Gilbreath, of Voices for Virginia’s Children, said that’s why housing stipends — like the kind Great Expectations provides to students of all ages — are especially critical.
“Housing is the foundation,” Gilbreath said. “When you feel like you are in a safe housing situation that's stable, you can start to think about the bigger picture. You can start to think about: ‘What do I want? What are my dreams?' No one can dream when they don't have anywhere to sleep.”
There are some federal programs designed to support people who grew up in foster care as they enter adulthood — but you have to be younger than 25 or 26 or apply.
Those age limits aren’t uncommon for programs that support former foster youth. It’s why, as someone in her 30s, Beamon worried she wouldn’t qualify for Great Expectations. She was relieved when she learned the program didn’t have age restrictions.
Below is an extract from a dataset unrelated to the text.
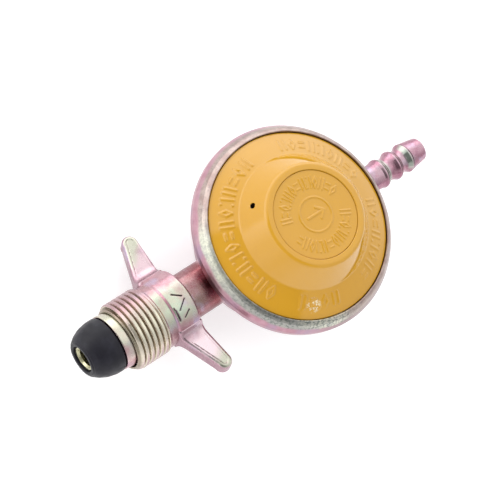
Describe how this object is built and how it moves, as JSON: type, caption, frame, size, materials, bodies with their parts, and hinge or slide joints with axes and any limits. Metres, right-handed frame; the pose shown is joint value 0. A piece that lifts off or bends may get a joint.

She said the financial and emotional support she’s received have both helped her stay in school. She’s been receiving a monthly housing stipend of $400 and used emergency assistance to get out of a difficult housing situation. She’s also received gift cards to help with other expenses and transportation.
“Four-hundred dollars really goes a long ways, and then to actually give it to you for a whole year … . [I]t just was a really big blessing for me,” Beamon said. “It's still a blessing for me.”
The program also recently inspired state lawmakers to fund more support for students at Virginia’s four-year colleges. Legislation ensuring that current and former foster youth don’t have to pay tuition or room and board at Virginia public colleges and universities took effect earlier this year.